- _To be done_: Exactly the lines from the start of the data through the line containing "return g.coat(tint, rough, normal, Metallic=0.1)" should be output, with both ends kept and nothing added.

- _Data for the task_:
==============================
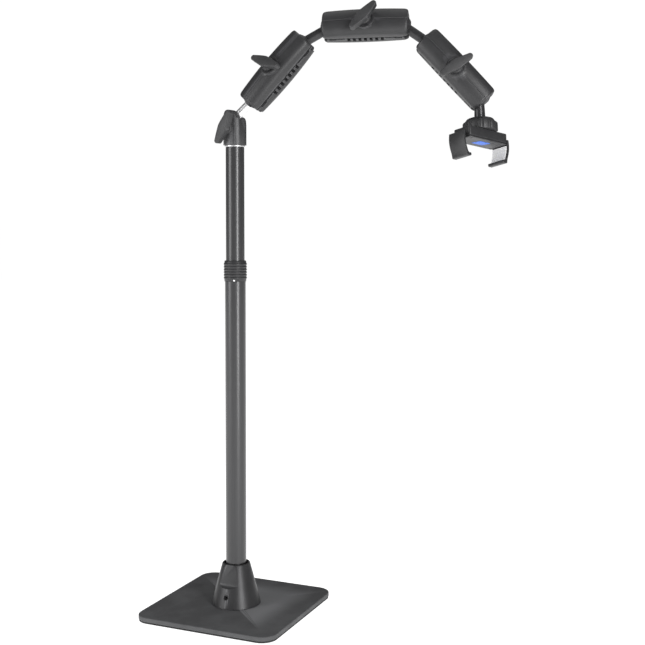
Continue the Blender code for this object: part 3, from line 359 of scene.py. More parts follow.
def mat_rubber(shade):
    """Sheet rubber: matt, with a fine cloth-like pattern of shallow pips."""
    g = Graph("mat_rubber")
    pips = g.cells(2.4 * MM)
    fine = g.noise(0.5 * MM, 3.0)
    tint = g.mottle(fine.between(0.3, 0.7), shade, 0.8, 1.5)
    rough = 0.72 + fine * 0.15
    normal = g.bump(pips.between(0.1, 0.4) + fine * 0.3, 0.2 * MM, 0.6)
    return g.coat(tint, rough, normal)


def silver_pad(shade):
    """Silver paint over soft plastic: tiny flakes and a border lightened by a painted highlight along with
    wear.
    """
    g = Graph("silver_pad")
    flakes = g.cells(0.35 * MM)
    cloud = g.noise(8 * MM, 2.0)
    tint = g.mottle(flakes.between(0.1, 0.5), shade, 1.12, 0.9)
    tint = g.mix(cloud.between(0.35, 0.7) * 0.5, tint, shaded(shade, 0.93))
    # painted highlight along with wear: convex edges are lightened in the colour
    tint = g.mix(g.edges(0.52, 0.58) * 0.6, tint, shaded(shade, 1.5))
    rough = 0.38 + flakes * 0.15
    normal = g.bump(flakes, 0.04 * MM, 0.3)
    return g.coat(tint, rough, normal, Metallic=0.1)


def blue_pad(shade):
    """Soft-touch blue pad with a fine pebbled grain."""
    g = Graph("blue_pad")
    grain = g.cells(0.7 * MM)
    fine = g.noise(0.4 * MM, 2.0)
    tint = g.mottle(grain.between(0.1, 0.5), shade, 1.1, 0.85)
    rough = 0.42 + fine * 0.18
    normal = g.bump(1 - grain, 0.07 * MM, 0.6)
    return g.coat(tint, rough, normal)


def plain_floor(shade):
    g = Graph("plain_floor")
    cloud = g.noise(0.6, 2.0)
    tint = g.mottle(cloud, shade, 0.995, 1.005)
    return g.finish(
        Base_Color=tint, Roughness=0.8, Specular_IOR_Level=0.2,
        Emission_Color=(1, 1, 1), Emission_Strength=0.88,
    )


LOOKS = {}


def make_looks(shades):
    """Every finish by its material slot."""
    LOOKS["powder_coat"] = powder_coat(shades.coat)
    LOOKS["cast_metal"] = cast_metal(shades.cast)
    LOOKS["tube_enamel"] = tube_enamel(shades.tube)
    LOOKS["arm_plastic"] = grained_plastic("arm_plastic", shades.plastic, 0.7 * MM, 0.06 * MM, 0.36, 0.1)
    LOOKS["knob_plastic"] = grained_plastic("knob_plastic", shades.knob, 1.1 * MM, 0.12 * MM, 0.46, 0.22)
    LOOKS["rod_metal"] = rod_metal(shades.rod)
    LOOKS["bright_steel"] = bright_steel(shades.steel)
    LOOKS["mat_rubber"] = mat_rubber(shades.rubber)
    LOOKS["silver_pad"] = silver_pad(shades.silver)
    LOOKS["blue_pad"] = blue_pad(shades.blue)


# Mesh building. Each maker gives an object in its own frame.


def add_object(name, mesh):
    obj = bpy.data.objects.new(name, mesh)
    bpy.context.scene.collection.objects.link(obj)
    return obj


def from_bmesh(name, bm):
    bmesh.ops.recalc_face_normals(bm, faces=bm.faces)
    mesh = bpy.data.meshes.new(name)
    bm.to_mesh(mesh)
    bm.free()
    return add_object(name, mesh)


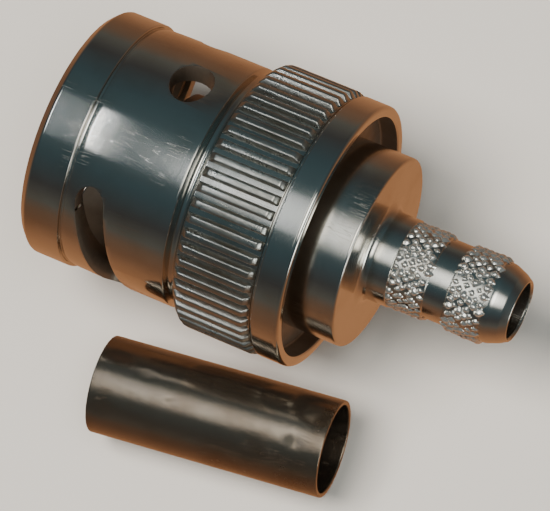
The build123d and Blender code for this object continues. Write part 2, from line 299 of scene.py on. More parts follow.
==============================
- _The answer_:
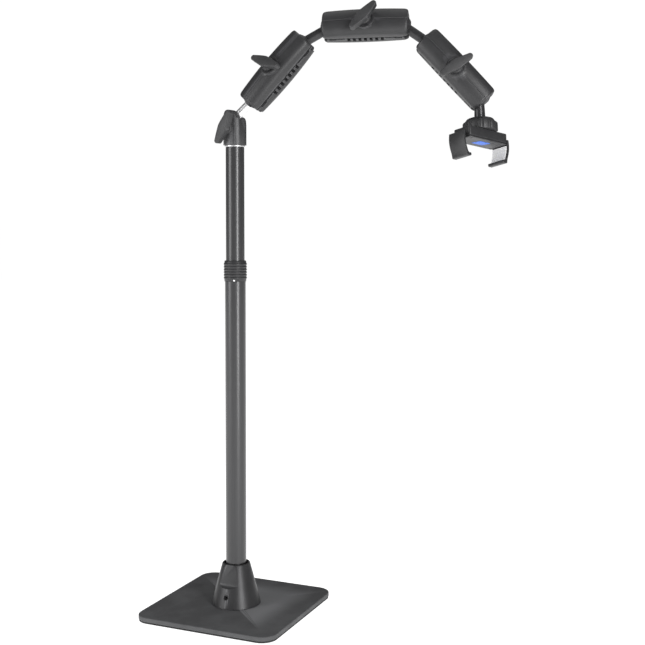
Continue the Blender code for this object: part 3, from line 359 of scene.py. More parts follow.
def mat_rubber(shade):
    """Sheet rubber: matt, with a fine cloth-like pattern of shallow pips."""
    g = Graph("mat_rubber")
    pips = g.cells(2.4 * MM)
    fine = g.noise(0.5 * MM, 3.0)
    tint = g.mottle(fine.between(0.3, 0.7), shade, 0.8, 1.5)
    rough = 0.72 + fine * 0.15
    normal = g.bump(pips.between(0.1, 0.4) + fine * 0.3, 0.2 * MM, 0.6)
    return g.coat(tint, rough, normal)


def silver_pad(shade):
    """Silver paint over soft plastic: tiny flakes and a border lightened by a painted highlight along with
    wear.
    """
    g = Graph("silver_pad")
    flakes = g.cells(0.35 * MM)
    cloud = g.noise(8 * MM, 2.0)
    tint = g.mottle(flakes.between(0.1, 0.5), shade, 1.12, 0.9)
    tint = g.mix(cloud.between(0.35, 0.7) * 0.5, tint, shaded(shade, 0.93))
    # painted highlight along with wear: convex edges are lightened in the colour
    tint = g.mix(g.edges(0.52, 0.58) * 0.6, tint, shaded(shade, 1.5))
    rough = 0.38 + flakes * 0.15
    normal = g.bump(flakes, 0.04 * MM, 0.3)
    return g.coat(tint, rough, normal, Metallic=0.1)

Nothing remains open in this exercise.